[SHORT PROBLEM]:
Copy verbatim the block of lines in the entries below whose first line contains "clevis_rod_end = bore_pin(flatten(turned_blank())" and whose last line contains "cad_parts[node].hide_render = cad_parts[node].hide_viewport". Leave out all other lines.

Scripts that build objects

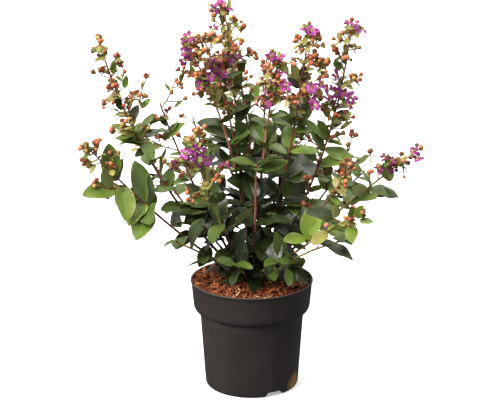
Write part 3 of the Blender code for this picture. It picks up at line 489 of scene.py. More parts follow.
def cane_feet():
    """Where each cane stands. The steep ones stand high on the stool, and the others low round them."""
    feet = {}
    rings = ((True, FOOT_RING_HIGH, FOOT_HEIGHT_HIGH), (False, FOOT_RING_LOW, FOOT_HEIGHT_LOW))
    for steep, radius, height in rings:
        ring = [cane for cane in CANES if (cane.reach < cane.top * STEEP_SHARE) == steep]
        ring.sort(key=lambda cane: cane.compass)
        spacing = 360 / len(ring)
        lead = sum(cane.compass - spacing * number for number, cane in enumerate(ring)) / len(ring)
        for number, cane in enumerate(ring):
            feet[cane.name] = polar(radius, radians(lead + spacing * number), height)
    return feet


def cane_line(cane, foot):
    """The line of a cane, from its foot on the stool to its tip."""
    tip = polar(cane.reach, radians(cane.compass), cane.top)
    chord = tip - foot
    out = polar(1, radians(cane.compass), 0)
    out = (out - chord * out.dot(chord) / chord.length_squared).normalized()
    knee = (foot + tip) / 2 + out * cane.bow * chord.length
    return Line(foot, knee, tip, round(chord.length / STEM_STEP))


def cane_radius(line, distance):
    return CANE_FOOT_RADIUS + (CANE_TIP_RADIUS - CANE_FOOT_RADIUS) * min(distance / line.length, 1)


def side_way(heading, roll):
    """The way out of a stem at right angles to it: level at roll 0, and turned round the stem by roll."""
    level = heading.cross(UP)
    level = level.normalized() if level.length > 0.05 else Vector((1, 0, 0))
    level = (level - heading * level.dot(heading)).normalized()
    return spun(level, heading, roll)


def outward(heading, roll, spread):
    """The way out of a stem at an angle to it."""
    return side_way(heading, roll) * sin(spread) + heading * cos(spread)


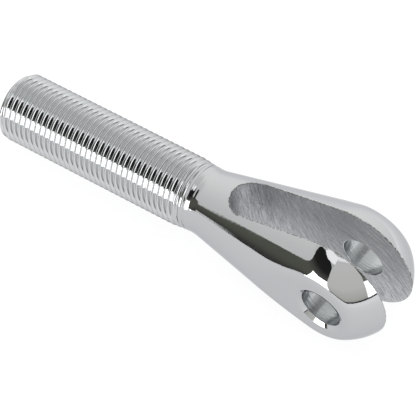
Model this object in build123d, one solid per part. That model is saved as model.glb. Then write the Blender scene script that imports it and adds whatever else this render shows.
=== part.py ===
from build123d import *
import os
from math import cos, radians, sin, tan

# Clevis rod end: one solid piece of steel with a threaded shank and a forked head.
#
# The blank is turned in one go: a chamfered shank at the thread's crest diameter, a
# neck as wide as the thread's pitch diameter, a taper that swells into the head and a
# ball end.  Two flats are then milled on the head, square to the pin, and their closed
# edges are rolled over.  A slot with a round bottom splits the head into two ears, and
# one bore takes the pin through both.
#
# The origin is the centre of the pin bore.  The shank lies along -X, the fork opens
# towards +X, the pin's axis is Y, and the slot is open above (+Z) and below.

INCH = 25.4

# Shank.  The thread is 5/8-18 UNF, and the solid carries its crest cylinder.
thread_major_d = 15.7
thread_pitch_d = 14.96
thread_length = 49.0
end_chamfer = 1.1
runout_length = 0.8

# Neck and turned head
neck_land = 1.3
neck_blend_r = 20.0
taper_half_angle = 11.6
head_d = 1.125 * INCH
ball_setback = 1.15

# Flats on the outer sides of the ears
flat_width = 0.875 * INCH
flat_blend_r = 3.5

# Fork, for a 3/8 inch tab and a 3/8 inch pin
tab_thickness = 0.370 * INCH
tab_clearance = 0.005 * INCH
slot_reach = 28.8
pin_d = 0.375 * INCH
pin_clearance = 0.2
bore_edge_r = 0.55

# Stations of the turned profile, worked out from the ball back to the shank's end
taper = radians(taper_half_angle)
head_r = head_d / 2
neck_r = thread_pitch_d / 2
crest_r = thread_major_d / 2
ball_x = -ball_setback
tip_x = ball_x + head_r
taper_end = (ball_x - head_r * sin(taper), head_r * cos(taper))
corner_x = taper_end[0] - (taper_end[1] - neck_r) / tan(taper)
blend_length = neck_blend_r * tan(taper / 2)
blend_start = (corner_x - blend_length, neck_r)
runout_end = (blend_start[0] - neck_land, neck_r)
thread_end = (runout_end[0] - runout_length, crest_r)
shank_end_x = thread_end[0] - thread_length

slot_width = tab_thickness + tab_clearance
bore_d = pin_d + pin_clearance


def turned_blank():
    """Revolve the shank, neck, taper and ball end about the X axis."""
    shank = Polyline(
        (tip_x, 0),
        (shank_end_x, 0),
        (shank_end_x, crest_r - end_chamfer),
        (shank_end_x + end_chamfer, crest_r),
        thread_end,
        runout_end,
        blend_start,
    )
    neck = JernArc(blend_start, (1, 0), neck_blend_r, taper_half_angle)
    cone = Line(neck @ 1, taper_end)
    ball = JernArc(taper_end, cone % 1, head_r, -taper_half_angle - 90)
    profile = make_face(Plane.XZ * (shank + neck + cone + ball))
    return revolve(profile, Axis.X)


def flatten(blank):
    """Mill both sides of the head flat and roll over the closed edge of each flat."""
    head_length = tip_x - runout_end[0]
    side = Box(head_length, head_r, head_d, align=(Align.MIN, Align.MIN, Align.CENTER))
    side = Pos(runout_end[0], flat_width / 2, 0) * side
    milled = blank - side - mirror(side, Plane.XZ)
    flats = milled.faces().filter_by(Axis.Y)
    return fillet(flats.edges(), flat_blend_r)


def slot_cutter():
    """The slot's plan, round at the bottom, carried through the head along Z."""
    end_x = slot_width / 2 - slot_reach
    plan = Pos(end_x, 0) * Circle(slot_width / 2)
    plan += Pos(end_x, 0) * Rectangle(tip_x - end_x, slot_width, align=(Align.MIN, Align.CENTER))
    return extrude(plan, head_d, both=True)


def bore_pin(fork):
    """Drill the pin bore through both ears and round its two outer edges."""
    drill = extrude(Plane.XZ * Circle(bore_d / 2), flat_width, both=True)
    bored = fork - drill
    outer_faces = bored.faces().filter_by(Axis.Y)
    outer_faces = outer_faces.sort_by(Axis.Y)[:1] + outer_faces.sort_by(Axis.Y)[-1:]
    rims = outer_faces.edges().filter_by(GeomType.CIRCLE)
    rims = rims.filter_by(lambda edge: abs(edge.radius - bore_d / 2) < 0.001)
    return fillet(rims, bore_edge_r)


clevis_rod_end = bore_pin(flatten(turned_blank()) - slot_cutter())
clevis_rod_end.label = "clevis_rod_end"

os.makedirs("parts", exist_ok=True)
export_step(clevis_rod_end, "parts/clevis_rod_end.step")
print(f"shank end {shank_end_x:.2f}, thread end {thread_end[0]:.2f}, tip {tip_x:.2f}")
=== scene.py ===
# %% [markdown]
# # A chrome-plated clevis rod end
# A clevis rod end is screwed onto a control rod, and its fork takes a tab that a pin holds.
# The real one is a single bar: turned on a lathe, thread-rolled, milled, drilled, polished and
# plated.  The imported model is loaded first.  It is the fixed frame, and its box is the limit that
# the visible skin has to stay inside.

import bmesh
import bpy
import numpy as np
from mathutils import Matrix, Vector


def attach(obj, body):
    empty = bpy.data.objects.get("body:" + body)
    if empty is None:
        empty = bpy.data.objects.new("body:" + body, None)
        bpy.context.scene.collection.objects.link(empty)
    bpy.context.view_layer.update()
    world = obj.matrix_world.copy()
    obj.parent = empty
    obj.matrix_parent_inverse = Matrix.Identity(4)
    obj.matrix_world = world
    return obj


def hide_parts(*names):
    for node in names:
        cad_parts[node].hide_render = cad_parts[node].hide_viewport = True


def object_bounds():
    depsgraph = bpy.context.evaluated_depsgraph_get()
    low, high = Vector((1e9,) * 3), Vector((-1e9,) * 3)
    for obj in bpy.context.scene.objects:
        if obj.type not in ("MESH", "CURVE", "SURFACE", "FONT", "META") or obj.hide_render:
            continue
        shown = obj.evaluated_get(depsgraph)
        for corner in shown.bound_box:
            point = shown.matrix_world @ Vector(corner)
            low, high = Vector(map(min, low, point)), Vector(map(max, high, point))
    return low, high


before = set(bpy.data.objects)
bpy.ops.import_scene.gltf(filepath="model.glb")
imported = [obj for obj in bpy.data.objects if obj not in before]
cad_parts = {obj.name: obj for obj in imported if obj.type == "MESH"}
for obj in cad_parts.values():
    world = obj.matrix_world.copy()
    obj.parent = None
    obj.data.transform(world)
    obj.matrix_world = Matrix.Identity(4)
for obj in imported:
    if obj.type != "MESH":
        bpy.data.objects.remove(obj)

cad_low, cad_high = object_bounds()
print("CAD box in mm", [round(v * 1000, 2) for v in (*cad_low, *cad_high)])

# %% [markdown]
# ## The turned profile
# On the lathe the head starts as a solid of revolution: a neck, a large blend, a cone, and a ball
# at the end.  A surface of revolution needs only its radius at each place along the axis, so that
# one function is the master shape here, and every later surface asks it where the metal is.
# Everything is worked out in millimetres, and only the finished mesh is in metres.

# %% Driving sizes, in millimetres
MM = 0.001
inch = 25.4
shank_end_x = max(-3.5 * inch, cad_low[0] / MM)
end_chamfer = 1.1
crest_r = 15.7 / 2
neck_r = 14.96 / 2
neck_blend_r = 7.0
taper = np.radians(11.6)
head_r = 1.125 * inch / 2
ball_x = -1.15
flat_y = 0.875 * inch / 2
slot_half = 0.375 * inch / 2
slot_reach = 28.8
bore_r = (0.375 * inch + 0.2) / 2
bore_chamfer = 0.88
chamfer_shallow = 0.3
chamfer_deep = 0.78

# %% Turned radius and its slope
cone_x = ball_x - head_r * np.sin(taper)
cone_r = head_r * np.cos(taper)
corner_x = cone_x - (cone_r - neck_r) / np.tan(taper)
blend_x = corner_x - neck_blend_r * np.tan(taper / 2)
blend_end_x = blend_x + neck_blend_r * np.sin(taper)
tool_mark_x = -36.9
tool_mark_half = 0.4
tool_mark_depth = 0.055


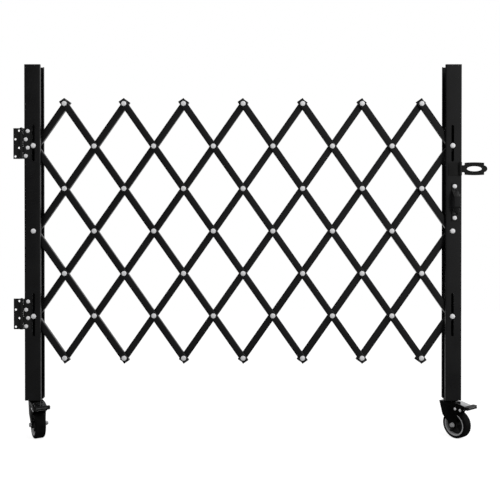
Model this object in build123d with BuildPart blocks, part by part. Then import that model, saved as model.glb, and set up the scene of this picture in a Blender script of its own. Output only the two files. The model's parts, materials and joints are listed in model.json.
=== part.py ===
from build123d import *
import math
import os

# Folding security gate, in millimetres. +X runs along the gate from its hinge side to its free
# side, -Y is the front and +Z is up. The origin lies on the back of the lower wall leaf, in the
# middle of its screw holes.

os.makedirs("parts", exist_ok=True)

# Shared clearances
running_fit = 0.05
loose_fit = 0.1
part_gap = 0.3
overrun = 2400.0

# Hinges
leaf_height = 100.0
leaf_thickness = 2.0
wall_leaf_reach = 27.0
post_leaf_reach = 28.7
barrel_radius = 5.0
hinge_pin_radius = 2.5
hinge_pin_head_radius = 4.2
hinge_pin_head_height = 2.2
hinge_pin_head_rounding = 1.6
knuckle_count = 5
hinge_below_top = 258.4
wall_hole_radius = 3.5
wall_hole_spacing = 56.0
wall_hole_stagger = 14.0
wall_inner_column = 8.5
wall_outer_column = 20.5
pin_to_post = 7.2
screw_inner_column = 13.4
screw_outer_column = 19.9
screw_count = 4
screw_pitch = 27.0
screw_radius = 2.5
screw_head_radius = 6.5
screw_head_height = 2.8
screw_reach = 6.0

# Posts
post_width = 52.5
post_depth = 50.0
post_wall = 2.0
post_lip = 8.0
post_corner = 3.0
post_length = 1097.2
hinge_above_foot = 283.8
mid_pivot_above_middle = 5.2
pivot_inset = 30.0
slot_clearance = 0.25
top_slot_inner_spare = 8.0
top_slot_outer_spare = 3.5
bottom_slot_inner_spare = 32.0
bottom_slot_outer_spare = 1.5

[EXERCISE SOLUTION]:
clevis_rod_end = bore_pin(flatten(turned_blank()) - slot_cutter())
clevis_rod_end.label = "clevis_rod_end"

os.makedirs("parts", exist_ok=True)
export_step(clevis_rod_end, "parts/clevis_rod_end.step")
print(f"shank end {shank_end_x:.2f}, thread end {thread_end[0]:.2f}, tip {tip_x:.2f}")
=== scene.py ===
# %% [markdown]
# # A chrome-plated clevis rod end
# A clevis rod end is screwed onto a control rod, and its fork takes a tab that a pin holds.
# The real one is a single bar: turned on a lathe, thread-rolled, milled, drilled, polished and
# plated.  The imported model is loaded first.  It is the fixed frame, and its box is the limit that
# the visible skin has to stay inside.

import bmesh
import bpy
import numpy as np
from mathutils import Matrix, Vector


def attach(obj, body):
    empty = bpy.data.objects.get("body:" + body)
    if empty is None:
        empty = bpy.data.objects.new("body:" + body, None)
        bpy.context.scene.collection.objects.link(empty)
    bpy.context.view_layer.update()
    world = obj.matrix_world.copy()
    obj.parent = empty
    obj.matrix_parent_inverse = Matrix.Identity(4)
    obj.matrix_world = world
    return obj


def hide_parts(*names):
    for node in names:
        cad_parts[node].hide_render = cad_parts[node].hide_viewport = True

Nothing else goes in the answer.